A block of data:
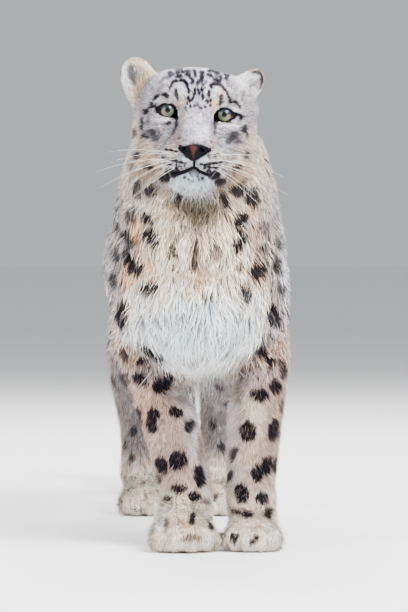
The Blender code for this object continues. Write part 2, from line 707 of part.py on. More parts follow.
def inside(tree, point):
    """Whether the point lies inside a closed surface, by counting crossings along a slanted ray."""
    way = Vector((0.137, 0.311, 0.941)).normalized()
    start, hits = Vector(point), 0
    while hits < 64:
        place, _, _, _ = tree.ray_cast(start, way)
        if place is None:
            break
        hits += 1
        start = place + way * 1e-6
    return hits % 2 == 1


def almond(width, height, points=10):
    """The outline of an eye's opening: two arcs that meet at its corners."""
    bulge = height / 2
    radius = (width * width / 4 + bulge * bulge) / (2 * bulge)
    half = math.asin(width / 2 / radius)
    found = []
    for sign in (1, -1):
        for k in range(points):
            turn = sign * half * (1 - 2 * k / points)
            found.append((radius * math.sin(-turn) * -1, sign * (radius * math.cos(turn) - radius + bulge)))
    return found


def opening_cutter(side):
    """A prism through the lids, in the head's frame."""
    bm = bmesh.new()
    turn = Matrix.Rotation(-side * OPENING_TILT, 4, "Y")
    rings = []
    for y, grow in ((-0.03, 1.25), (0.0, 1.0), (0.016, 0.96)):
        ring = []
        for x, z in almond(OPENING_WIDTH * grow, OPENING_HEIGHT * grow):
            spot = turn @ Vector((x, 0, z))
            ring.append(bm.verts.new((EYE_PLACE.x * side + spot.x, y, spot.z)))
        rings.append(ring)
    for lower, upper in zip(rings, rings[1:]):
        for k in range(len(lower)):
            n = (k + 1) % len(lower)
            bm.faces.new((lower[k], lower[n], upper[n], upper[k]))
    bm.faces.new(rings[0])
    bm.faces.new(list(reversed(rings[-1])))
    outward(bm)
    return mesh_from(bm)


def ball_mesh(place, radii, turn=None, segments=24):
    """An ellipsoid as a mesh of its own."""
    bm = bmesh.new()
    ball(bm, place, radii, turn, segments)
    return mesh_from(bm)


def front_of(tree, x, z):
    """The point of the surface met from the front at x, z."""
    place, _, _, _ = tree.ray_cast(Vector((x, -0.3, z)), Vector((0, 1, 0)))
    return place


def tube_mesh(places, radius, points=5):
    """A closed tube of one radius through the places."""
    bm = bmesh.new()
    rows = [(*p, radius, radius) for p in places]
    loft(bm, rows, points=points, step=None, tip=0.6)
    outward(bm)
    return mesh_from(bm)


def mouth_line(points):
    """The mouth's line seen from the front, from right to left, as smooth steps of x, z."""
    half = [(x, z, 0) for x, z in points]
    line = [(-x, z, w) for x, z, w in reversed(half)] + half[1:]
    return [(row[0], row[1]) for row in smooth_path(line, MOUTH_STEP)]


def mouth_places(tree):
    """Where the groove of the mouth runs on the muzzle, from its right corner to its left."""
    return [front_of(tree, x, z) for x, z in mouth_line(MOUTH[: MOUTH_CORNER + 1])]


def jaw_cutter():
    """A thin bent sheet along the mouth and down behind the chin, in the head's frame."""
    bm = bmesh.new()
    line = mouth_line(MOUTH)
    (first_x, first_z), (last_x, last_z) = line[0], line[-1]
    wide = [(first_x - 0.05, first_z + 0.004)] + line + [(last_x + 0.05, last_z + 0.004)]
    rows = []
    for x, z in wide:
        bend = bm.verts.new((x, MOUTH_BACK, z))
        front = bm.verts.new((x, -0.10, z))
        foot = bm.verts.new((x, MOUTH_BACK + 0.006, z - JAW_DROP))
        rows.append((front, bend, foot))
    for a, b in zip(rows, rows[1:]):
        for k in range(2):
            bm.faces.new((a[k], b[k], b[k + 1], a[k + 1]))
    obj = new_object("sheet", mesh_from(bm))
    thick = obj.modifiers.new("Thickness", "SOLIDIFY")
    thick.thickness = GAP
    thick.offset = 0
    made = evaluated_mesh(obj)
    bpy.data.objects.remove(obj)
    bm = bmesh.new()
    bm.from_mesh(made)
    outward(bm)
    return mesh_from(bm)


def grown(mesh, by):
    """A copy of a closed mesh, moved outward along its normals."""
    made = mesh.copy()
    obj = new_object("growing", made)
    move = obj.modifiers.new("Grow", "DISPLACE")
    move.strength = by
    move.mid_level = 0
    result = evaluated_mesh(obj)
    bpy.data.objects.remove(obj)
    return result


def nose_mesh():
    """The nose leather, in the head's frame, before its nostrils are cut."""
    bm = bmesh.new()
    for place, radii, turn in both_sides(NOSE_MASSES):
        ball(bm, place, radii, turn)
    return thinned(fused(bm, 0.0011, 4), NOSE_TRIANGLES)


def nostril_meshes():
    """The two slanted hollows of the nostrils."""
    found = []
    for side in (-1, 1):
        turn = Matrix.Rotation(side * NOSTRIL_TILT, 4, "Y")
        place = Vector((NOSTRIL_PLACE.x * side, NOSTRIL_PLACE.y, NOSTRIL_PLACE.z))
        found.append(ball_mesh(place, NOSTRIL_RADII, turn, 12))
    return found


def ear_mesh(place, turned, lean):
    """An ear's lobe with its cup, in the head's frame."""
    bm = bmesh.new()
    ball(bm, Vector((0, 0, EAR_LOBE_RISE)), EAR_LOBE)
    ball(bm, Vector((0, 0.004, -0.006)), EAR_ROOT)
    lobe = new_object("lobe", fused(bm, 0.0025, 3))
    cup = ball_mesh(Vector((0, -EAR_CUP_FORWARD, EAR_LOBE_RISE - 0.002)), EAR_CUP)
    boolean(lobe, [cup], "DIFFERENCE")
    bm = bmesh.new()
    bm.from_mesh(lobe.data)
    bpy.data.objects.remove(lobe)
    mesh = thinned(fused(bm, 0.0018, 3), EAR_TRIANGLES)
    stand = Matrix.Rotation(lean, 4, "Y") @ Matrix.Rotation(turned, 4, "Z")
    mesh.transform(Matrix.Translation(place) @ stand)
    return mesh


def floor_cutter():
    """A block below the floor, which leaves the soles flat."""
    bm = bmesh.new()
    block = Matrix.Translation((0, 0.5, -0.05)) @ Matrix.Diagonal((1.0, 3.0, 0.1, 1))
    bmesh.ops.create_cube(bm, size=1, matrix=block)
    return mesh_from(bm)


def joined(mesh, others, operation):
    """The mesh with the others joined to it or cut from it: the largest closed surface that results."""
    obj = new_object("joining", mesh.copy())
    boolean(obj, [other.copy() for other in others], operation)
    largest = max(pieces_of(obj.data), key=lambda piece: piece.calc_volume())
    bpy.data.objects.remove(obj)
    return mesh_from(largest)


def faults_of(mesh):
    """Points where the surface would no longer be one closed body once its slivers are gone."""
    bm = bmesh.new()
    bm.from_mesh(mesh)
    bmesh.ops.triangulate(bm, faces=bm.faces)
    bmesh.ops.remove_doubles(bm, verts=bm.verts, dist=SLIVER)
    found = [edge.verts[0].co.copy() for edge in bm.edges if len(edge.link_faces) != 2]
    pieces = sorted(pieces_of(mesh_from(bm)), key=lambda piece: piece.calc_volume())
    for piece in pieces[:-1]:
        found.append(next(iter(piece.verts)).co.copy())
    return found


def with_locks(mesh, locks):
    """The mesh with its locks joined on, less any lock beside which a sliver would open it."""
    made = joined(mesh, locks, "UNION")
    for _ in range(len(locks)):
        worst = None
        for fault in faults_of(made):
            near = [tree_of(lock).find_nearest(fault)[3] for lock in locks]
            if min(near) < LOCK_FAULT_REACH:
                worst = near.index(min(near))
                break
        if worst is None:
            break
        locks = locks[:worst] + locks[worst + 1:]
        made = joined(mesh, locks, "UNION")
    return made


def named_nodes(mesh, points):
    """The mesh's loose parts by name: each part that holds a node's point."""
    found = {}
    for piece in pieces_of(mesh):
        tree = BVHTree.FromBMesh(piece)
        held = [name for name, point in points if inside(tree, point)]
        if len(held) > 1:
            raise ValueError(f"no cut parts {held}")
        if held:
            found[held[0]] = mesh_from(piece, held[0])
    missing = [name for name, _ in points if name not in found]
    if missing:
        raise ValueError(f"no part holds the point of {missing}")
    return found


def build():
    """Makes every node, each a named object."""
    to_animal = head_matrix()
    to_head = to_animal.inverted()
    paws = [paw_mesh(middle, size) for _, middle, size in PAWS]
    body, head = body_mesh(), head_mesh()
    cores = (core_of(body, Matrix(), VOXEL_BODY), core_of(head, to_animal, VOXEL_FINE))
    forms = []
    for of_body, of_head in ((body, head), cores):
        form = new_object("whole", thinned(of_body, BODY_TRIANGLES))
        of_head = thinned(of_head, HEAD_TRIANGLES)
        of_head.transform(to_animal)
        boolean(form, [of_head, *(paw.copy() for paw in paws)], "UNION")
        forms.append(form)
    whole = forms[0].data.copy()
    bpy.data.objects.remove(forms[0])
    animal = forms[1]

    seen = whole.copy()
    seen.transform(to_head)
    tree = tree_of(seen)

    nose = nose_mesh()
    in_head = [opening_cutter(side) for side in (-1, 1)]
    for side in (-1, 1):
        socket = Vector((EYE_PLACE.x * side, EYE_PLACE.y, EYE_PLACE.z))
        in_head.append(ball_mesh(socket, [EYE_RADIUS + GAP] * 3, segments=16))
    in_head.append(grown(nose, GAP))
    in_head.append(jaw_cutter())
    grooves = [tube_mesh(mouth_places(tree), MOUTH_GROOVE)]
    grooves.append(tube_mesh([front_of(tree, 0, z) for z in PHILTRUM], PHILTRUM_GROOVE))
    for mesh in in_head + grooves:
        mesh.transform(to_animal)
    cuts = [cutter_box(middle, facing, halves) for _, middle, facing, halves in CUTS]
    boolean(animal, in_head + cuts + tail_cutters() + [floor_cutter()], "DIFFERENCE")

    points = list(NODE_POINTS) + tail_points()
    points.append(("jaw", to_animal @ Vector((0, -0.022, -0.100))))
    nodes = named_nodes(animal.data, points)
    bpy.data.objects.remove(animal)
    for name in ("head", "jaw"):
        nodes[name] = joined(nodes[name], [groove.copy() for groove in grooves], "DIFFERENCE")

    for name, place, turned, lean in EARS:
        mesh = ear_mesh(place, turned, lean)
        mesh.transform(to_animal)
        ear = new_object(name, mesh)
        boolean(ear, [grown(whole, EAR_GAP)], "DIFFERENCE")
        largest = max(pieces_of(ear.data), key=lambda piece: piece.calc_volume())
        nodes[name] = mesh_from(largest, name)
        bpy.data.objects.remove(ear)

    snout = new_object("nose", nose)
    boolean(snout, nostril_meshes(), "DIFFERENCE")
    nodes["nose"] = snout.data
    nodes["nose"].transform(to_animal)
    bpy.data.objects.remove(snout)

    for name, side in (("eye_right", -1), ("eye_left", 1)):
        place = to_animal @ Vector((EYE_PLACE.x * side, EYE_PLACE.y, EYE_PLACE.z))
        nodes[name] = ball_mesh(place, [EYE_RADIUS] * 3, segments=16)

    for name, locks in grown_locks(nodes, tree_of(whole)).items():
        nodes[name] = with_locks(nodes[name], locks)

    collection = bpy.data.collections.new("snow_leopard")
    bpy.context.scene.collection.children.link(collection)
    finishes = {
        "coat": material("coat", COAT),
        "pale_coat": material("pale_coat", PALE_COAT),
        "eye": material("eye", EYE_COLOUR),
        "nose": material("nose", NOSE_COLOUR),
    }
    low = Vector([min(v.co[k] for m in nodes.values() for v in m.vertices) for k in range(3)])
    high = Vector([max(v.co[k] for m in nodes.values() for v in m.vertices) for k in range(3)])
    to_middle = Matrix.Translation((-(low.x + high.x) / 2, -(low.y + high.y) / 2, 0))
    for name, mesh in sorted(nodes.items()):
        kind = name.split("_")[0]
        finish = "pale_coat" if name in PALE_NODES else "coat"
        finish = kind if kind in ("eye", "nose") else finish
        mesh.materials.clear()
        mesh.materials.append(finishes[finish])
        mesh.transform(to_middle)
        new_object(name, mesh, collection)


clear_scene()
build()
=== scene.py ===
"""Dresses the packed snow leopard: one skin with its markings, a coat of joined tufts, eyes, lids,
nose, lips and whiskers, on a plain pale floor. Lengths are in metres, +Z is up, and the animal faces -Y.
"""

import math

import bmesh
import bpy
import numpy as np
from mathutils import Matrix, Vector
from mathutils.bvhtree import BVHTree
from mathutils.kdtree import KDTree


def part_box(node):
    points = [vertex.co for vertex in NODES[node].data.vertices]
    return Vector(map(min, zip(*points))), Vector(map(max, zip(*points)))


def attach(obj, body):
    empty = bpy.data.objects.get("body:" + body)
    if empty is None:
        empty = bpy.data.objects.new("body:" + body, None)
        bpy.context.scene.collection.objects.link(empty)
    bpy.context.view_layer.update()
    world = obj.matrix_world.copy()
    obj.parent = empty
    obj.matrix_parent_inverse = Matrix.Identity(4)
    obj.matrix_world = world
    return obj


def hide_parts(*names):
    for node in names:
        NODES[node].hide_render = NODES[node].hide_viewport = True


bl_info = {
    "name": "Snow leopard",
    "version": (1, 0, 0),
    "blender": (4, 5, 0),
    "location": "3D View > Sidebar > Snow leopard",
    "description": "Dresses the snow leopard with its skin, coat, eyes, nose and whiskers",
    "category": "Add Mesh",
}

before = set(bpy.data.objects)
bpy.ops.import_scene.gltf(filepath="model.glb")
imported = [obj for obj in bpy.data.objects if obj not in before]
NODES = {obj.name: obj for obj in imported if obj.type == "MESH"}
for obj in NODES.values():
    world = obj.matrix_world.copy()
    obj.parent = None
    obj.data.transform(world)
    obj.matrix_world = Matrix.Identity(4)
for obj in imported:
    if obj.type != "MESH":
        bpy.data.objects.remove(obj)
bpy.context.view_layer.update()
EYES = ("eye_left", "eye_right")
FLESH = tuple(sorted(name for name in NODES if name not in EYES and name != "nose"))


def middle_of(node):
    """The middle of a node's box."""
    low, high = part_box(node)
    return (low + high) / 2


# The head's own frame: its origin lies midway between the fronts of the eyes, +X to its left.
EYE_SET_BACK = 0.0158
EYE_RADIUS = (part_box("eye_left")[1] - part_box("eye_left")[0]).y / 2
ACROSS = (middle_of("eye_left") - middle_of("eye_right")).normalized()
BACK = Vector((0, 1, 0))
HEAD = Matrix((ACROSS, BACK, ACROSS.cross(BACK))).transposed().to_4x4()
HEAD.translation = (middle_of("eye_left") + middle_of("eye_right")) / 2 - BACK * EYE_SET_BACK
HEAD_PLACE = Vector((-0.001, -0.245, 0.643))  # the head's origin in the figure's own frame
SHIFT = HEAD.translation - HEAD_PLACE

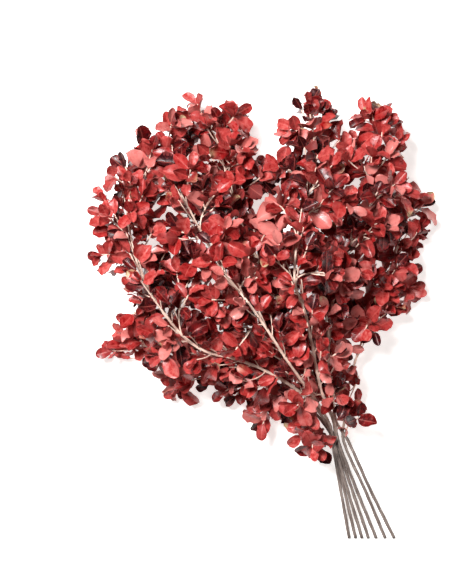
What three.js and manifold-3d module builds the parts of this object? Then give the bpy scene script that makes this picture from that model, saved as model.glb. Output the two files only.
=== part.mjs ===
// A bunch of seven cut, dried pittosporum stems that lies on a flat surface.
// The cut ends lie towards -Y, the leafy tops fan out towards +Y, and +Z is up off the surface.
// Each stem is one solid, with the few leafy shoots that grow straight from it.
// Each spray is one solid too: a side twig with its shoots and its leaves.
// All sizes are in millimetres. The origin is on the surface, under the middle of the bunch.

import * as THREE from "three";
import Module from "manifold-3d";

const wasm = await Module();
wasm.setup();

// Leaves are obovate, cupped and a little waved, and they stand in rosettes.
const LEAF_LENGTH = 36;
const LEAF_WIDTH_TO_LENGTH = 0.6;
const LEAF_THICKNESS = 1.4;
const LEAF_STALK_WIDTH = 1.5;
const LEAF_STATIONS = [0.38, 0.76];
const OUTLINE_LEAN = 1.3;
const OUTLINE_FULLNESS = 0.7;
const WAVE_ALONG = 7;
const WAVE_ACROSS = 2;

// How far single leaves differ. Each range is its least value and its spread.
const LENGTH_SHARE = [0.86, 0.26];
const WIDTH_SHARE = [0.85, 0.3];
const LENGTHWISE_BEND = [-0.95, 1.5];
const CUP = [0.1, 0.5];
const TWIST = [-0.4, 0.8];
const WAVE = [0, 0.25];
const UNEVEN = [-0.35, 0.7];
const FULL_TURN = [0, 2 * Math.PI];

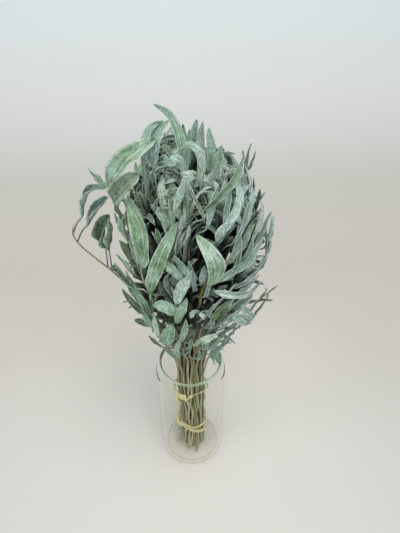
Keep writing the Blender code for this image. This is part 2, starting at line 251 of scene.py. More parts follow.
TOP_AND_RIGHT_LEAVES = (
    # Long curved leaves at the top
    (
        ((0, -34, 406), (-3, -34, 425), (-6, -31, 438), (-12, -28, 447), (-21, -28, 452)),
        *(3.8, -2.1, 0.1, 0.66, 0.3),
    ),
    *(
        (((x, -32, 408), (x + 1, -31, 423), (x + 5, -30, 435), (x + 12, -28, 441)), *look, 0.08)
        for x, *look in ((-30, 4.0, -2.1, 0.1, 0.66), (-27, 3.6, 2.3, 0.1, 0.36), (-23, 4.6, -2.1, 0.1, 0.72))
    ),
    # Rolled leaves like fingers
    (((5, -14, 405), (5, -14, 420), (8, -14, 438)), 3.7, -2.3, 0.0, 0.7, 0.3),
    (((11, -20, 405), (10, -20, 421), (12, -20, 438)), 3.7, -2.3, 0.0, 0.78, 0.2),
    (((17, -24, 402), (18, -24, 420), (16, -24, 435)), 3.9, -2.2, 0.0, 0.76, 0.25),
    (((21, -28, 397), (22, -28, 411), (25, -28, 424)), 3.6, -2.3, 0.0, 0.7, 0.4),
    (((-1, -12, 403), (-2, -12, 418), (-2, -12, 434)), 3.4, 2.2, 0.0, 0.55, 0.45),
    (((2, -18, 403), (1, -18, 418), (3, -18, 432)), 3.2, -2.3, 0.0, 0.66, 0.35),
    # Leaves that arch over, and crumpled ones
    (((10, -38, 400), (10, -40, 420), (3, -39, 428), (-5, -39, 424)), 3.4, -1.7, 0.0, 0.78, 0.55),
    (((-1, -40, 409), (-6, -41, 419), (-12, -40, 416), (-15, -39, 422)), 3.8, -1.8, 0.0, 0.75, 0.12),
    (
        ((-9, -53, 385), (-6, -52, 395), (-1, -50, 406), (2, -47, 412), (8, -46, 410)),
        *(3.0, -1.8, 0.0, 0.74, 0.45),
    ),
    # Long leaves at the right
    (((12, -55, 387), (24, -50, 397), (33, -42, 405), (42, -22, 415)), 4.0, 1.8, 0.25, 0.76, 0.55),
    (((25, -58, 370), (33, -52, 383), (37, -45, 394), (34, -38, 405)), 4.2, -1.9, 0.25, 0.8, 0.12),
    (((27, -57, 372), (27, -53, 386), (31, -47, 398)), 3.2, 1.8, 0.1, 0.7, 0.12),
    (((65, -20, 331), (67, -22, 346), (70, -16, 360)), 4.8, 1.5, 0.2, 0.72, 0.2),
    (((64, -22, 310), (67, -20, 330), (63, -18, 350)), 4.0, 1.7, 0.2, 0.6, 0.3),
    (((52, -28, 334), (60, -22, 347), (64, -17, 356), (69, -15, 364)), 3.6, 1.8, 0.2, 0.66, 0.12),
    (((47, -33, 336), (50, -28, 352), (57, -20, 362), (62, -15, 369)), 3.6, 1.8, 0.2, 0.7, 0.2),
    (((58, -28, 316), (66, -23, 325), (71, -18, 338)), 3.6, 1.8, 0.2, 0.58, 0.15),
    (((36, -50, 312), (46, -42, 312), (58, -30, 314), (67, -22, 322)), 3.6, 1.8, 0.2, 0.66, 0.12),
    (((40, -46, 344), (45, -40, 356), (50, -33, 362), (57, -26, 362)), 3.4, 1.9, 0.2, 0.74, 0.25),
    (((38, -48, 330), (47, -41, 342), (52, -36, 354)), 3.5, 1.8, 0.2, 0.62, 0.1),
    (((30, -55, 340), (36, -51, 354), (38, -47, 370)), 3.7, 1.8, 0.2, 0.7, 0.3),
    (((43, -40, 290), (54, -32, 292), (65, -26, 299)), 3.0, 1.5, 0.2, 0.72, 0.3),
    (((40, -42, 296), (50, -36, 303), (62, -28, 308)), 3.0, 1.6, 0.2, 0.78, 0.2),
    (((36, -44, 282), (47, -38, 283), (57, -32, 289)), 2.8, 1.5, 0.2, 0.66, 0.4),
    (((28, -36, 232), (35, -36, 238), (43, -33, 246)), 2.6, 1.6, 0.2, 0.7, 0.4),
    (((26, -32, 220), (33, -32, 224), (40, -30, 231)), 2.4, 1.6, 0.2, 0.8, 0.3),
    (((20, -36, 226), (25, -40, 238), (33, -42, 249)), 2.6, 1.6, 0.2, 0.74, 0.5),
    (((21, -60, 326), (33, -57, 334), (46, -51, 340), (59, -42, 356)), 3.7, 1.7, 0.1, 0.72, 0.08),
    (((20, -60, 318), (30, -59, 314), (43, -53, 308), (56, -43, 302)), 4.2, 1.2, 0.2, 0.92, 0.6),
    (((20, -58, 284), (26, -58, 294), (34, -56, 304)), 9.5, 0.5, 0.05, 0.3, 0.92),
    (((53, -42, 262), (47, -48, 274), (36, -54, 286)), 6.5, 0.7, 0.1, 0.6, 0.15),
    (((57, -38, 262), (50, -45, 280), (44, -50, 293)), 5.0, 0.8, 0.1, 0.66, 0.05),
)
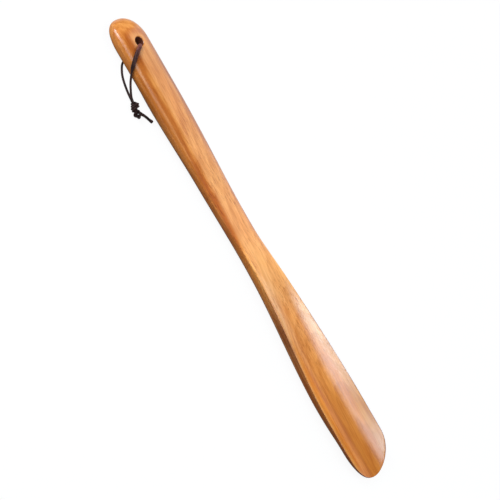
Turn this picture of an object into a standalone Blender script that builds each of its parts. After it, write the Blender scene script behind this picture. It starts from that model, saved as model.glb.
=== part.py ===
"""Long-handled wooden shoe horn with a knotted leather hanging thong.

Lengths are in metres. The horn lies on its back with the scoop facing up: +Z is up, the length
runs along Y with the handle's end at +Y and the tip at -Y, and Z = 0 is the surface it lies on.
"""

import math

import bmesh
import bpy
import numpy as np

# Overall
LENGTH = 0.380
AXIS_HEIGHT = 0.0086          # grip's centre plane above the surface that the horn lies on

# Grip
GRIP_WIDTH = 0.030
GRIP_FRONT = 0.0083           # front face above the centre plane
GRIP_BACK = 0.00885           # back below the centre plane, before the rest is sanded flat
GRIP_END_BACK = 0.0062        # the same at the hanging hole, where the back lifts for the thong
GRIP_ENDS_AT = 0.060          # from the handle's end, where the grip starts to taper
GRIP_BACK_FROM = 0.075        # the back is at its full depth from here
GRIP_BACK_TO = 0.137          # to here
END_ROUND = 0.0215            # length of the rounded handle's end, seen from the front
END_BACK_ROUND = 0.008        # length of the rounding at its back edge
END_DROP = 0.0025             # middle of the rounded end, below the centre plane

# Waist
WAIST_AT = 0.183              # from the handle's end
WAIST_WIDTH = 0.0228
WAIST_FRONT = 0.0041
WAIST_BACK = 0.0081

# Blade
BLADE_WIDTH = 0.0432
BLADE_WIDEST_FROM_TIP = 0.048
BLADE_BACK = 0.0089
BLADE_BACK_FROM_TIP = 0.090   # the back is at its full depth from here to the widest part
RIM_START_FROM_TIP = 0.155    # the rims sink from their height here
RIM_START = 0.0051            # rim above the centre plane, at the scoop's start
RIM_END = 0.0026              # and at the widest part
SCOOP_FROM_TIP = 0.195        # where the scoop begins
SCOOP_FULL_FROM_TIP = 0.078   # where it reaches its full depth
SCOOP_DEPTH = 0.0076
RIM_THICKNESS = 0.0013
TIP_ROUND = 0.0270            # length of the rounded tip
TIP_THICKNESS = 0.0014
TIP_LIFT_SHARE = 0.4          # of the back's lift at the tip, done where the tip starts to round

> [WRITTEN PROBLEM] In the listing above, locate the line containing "mesh.materials.clear()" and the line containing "zip(*points))), Vector(map(max, zip(*points)))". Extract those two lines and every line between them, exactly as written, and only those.

> [TASK OUTPUT]
        mesh.materials.clear()
        mesh.materials.append(finishes[finish])
        mesh.transform(to_middle)
        new_object(name, mesh, collection)


clear_scene()
build()
=== scene.py ===
"""Dresses the packed snow leopard: one skin with its markings, a coat of joined tufts, eyes, lids,
nose, lips and whiskers, on a plain pale floor. Lengths are in metres, +Z is up, and the animal faces -Y.
"""

import math

import bmesh
import bpy
import numpy as np
from mathutils import Matrix, Vector
from mathutils.bvhtree import BVHTree
from mathutils.kdtree import KDTree


def part_box(node):
    points = [vertex.co for vertex in NODES[node].data.vertices]
    return Vector(map(min, zip(*points))), Vector(map(max, zip(*points)))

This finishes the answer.